[MATERIAL SUPPLIED]:
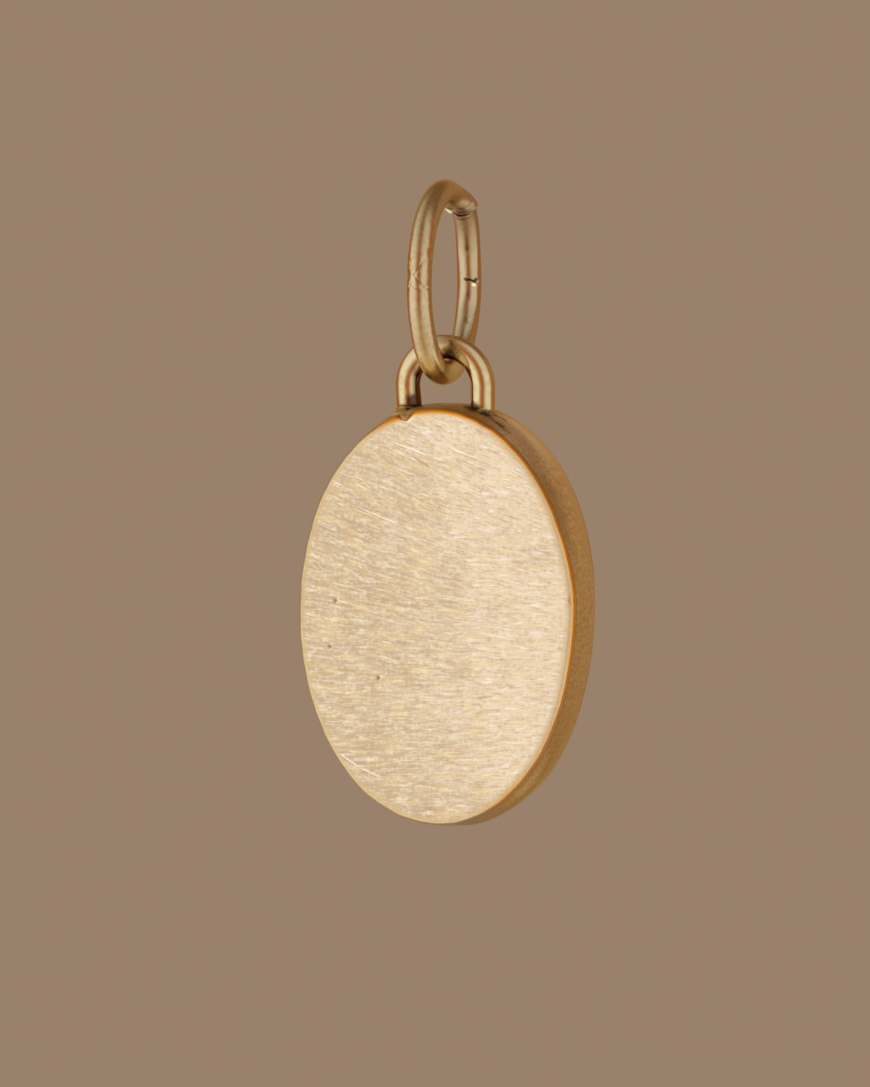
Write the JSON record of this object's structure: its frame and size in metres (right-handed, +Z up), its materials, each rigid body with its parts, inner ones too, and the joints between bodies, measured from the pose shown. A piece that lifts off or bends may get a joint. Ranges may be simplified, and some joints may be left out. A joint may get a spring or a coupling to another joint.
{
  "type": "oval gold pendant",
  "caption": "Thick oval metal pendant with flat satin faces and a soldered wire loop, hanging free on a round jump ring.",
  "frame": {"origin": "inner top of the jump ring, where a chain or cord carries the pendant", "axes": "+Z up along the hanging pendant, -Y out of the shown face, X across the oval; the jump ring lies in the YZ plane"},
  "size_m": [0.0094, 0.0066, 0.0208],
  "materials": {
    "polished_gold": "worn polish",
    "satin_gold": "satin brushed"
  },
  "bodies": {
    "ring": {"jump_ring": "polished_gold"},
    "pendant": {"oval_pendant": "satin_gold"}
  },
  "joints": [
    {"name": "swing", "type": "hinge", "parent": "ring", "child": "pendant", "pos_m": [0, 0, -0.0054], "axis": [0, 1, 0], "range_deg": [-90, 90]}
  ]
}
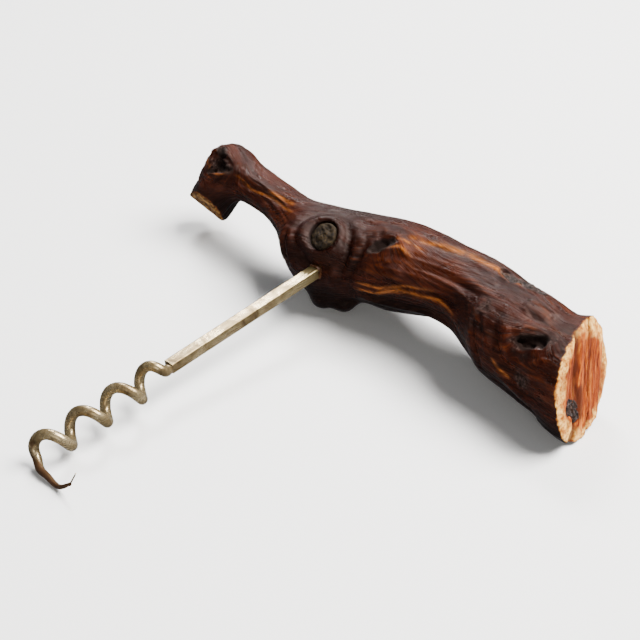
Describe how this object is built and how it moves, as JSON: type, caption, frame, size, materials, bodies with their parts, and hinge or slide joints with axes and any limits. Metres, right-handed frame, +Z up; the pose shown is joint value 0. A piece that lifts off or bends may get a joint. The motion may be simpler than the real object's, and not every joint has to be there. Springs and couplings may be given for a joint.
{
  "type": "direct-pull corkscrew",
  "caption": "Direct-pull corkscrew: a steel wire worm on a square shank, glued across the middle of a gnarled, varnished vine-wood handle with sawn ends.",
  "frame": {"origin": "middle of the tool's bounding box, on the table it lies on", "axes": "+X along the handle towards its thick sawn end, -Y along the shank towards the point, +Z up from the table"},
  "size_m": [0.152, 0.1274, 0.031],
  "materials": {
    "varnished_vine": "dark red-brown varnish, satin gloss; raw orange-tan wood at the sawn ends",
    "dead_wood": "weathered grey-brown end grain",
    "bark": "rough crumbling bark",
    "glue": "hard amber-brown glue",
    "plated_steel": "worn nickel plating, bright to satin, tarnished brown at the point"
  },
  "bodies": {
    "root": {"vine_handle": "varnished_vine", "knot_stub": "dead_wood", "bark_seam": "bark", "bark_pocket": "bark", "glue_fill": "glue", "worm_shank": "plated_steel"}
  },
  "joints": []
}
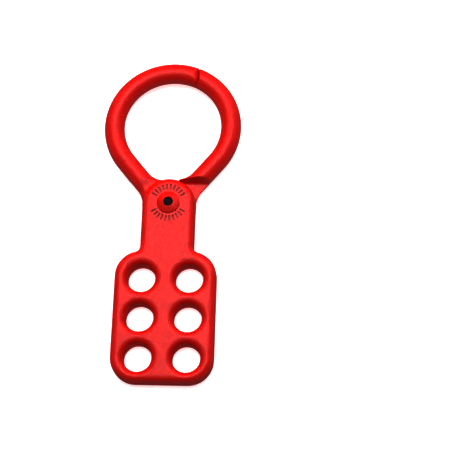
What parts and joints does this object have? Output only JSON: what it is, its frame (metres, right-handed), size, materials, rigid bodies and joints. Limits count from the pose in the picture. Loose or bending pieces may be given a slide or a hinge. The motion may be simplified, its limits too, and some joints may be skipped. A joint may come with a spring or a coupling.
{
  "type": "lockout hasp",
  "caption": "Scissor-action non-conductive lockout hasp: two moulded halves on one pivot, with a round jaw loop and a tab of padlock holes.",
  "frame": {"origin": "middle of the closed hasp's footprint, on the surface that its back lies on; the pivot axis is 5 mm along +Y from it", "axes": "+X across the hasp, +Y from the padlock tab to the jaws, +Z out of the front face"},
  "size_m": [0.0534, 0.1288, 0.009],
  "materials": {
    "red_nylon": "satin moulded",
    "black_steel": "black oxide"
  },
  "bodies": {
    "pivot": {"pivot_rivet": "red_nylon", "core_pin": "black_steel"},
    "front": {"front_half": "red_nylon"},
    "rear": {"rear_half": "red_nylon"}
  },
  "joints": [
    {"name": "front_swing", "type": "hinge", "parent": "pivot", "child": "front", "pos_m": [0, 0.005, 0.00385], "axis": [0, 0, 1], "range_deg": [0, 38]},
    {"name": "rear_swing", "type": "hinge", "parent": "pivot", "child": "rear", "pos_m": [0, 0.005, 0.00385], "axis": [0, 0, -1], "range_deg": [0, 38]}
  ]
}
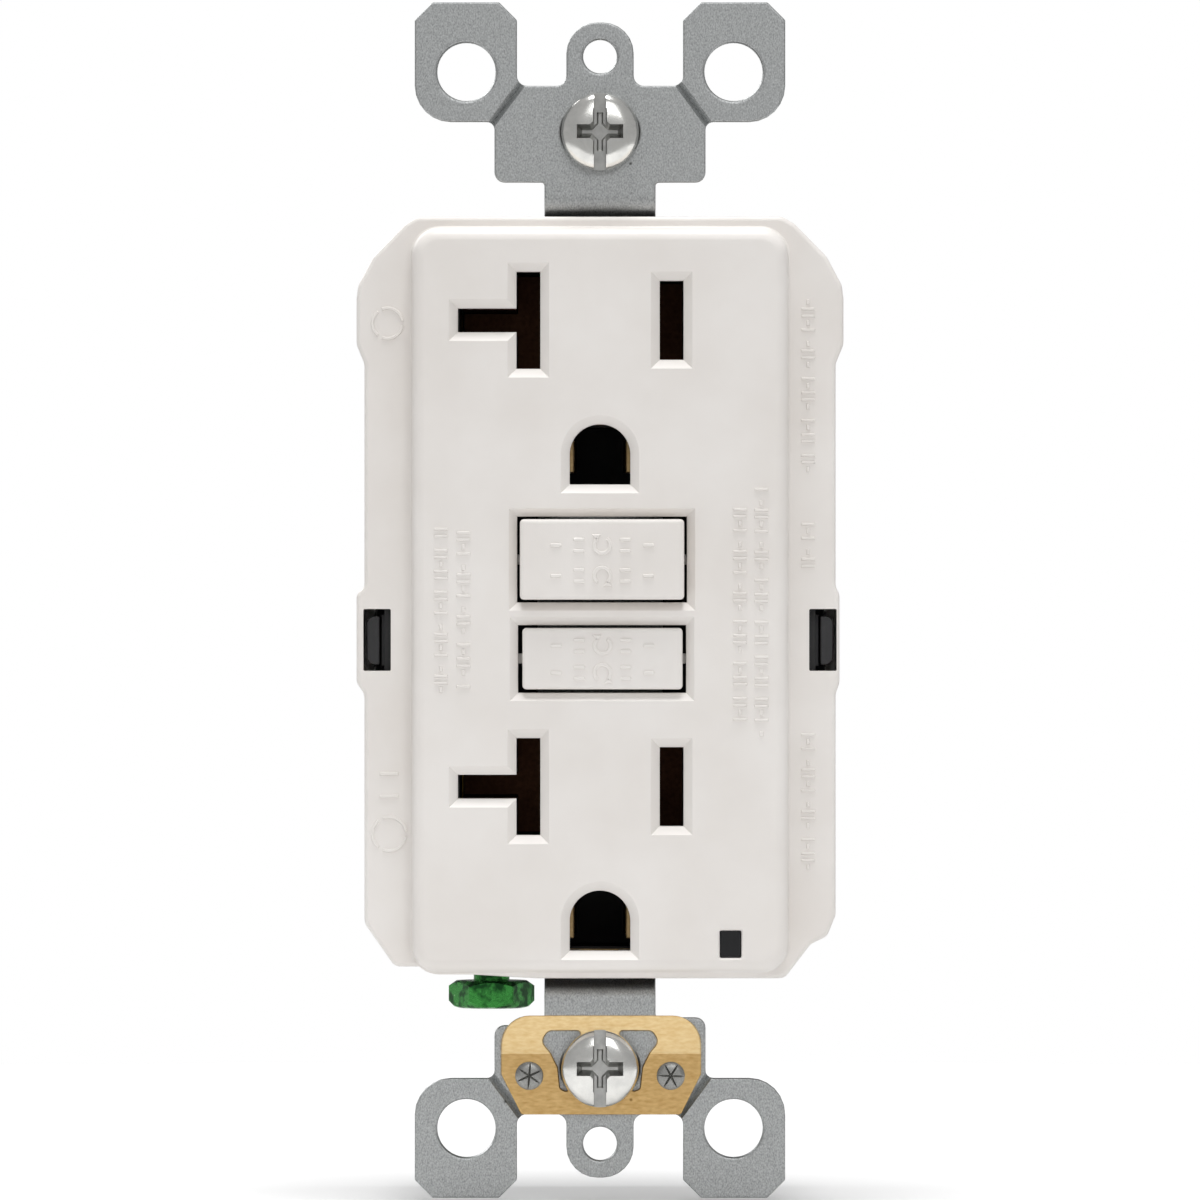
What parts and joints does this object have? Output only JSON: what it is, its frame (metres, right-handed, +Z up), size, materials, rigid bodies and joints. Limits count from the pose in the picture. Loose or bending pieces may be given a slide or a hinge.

[AIM OF THE EXERCISE]:
Give all the entries again exactly; leave none out.

[EXERCISE RESPONSE]:
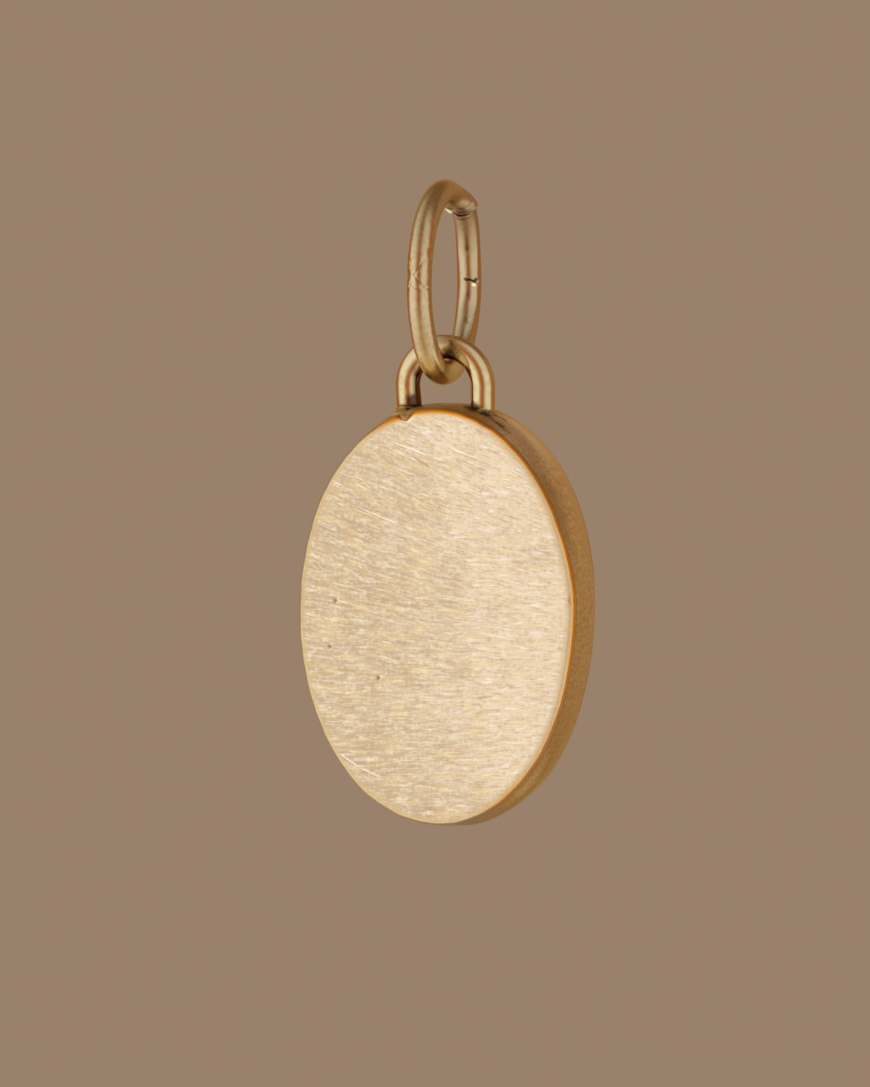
Write the JSON record of this object's structure: its frame and size in metres (right-handed, +Z up), its materials, each rigid body with its parts, inner ones too, and the joints between bodies, measured from the pose shown. A piece that lifts off or bends may get a joint. Ranges may be simplified, and some joints may be left out. A joint may get a spring or a coupling to another joint.
{
  "type": "oval gold pendant",
  "caption": "Thick oval metal pendant with flat satin faces and a soldered wire loop, hanging free on a round jump ring.",
  "frame": {"origin": "inner top of the jump ring, where a chain or cord carries the pendant", "axes": "+Z up along the hanging pendant, -Y out of the shown face, X across the oval; the jump ring lies in the YZ plane"},
  "size_m": [0.0094, 0.0066, 0.0208],
  "materials": {
    "polished_gold": "worn polish",
    "satin_gold": "satin brushed"
  },
  "bodies": {
    "ring": {"jump_ring": "polished_gold"},
    "pendant": {"oval_pendant": "satin_gold"}
  },
  "joints": [
    {"name": "swing", "type": "hinge", "parent": "ring", "child": "pendant", "pos_m": [0, 0, -0.0054], "axis": [0, 1, 0], "range_deg": [-90, 90]}
  ]
}
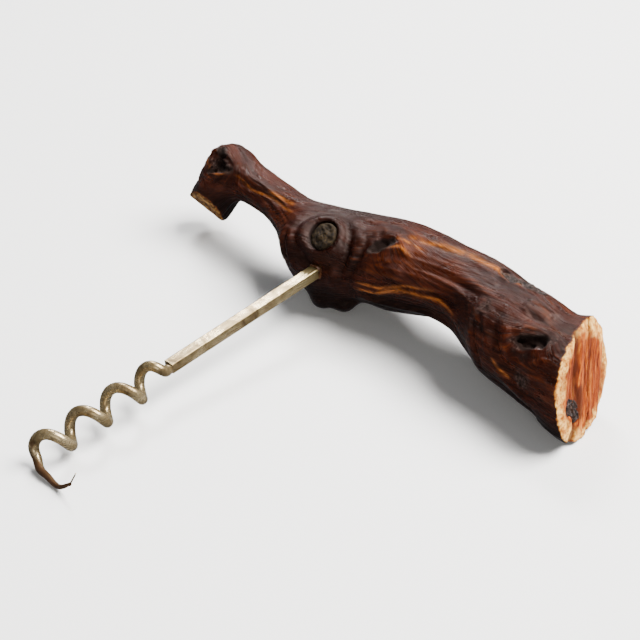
Describe how this object is built and how it moves, as JSON: type, caption, frame, size, materials, bodies with their parts, and hinge or slide joints with axes and any limits. Metres, right-handed frame, +Z up; the pose shown is joint value 0. A piece that lifts off or bends may get a joint. The motion may be simpler than the real object's, and not every joint has to be there. Springs and couplings may be given for a joint.
{
  "type": "direct-pull corkscrew",
  "caption": "Direct-pull corkscrew: a steel wire worm on a square shank, glued across the middle of a gnarled, varnished vine-wood handle with sawn ends.",
  "frame": {"origin": "middle of the tool's bounding box, on the table it lies on", "axes": "+X along the handle towards its thick sawn end, -Y along the shank towards the point, +Z up from the table"},
  "size_m": [0.152, 0.1274, 0.031],
  "materials": {
    "varnished_vine": "dark red-brown varnish, satin gloss; raw orange-tan wood at the sawn ends",
    "dead_wood": "weathered grey-brown end grain",
    "bark": "rough crumbling bark",
    "glue": "hard amber-brown glue",
    "plated_steel": "worn nickel plating, bright to satin, tarnished brown at the point"
  },
  "bodies": {
    "root": {"vine_handle": "varnished_vine", "knot_stub": "dead_wood", "bark_seam": "bark", "bark_pocket": "bark", "glue_fill": "glue", "worm_shank": "plated_steel"}
  },
  "joints": []
}
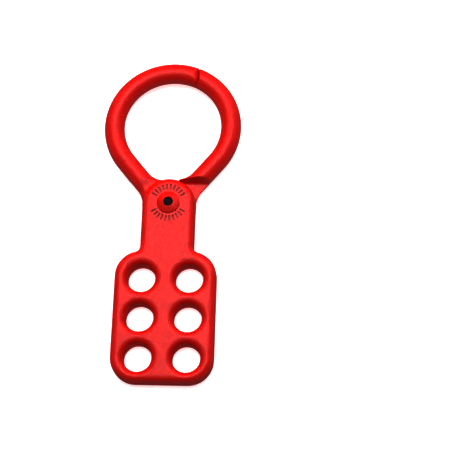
What parts and joints does this object have? Output only JSON: what it is, its frame (metres, right-handed), size, materials, rigid bodies and joints. Limits count from the pose in the picture. Loose or bending pieces may be given a slide or a hinge. The motion may be simplified, its limits too, and some joints may be skipped. A joint may come with a spring or a coupling.
{
  "type": "lockout hasp",
  "caption": "Scissor-action non-conductive lockout hasp: two moulded halves on one pivot, with a round jaw loop and a tab of padlock holes.",
  "frame": {"origin": "middle of the closed hasp's footprint, on the surface that its back lies on; the pivot axis is 5 mm along +Y from it", "axes": "+X across the hasp, +Y from the padlock tab to the jaws, +Z out of the front face"},
  "size_m": [0.0534, 0.1288, 0.009],
  "materials": {
    "red_nylon": "satin moulded",
    "black_steel": "black oxide"
  },
  "bodies": {
    "pivot": {"pivot_rivet": "red_nylon", "core_pin": "black_steel"},
    "front": {"front_half": "red_nylon"},
    "rear": {"rear_half": "red_nylon"}
  },
  "joints": [
    {"name": "front_swing", "type": "hinge", "parent": "pivot", "child": "front", "pos_m": [0, 0.005, 0.00385], "axis": [0, 0, 1], "range_deg": [0, 38]},
    {"name": "rear_swing", "type": "hinge", "parent": "pivot", "child": "rear", "pos_m": [0, 0.005, 0.00385], "axis": [0, 0, -1], "range_deg": [0, 38]}
  ]
}
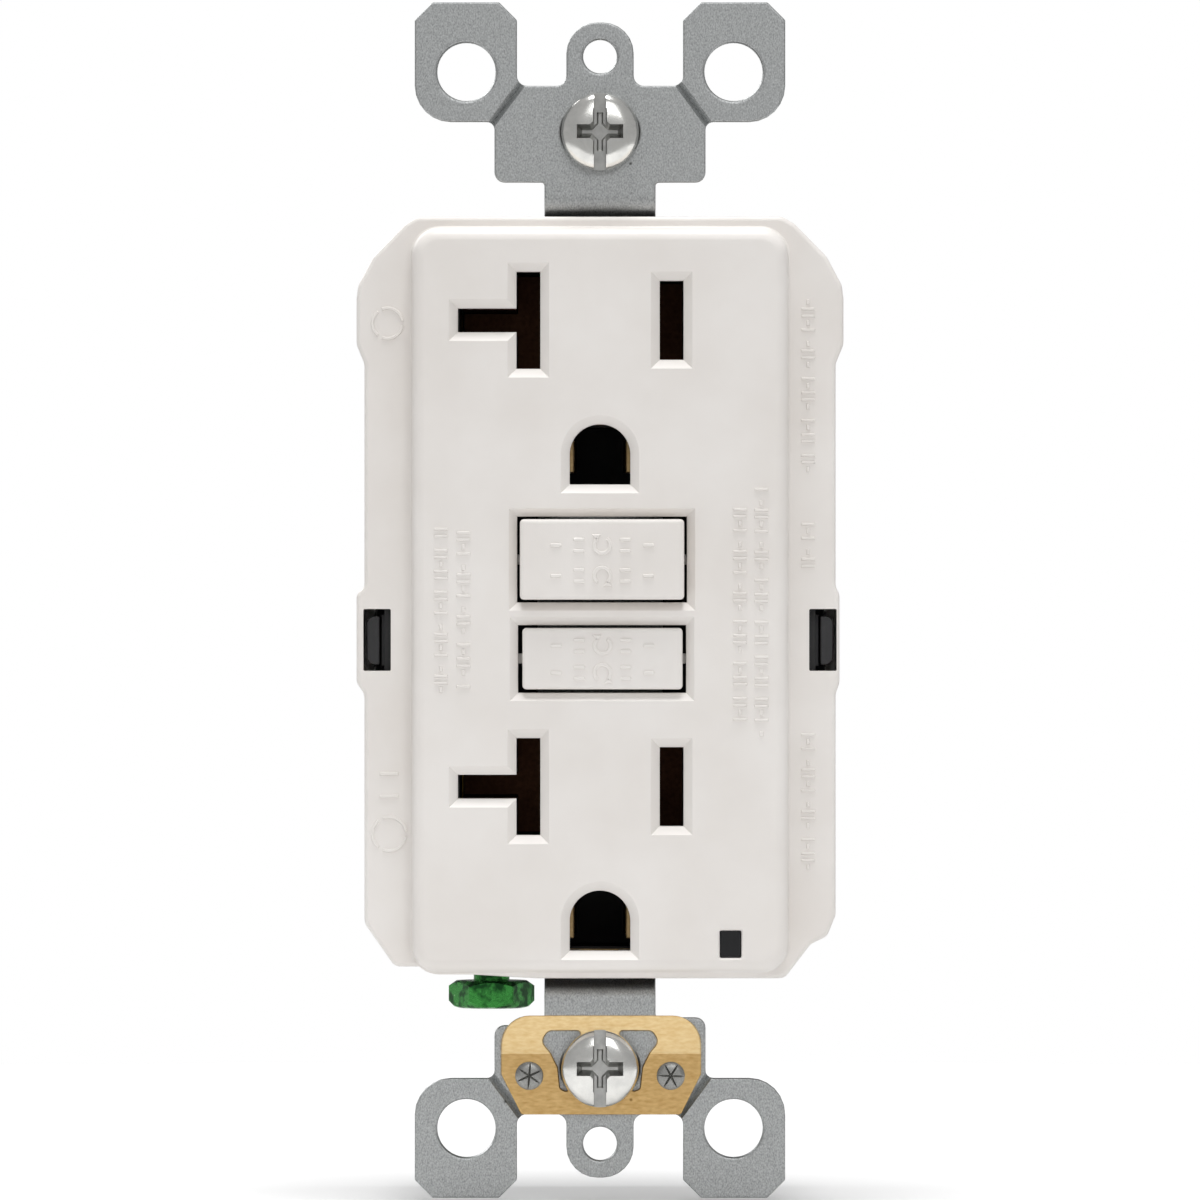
What parts and joints does this object have? Output only JSON: what it is, its frame (metres, right-handed, +Z up), size, materials, rigid bodies and joints. Limits count from the pose in the picture. Loose or bending pieces may be given a slide or a hinge.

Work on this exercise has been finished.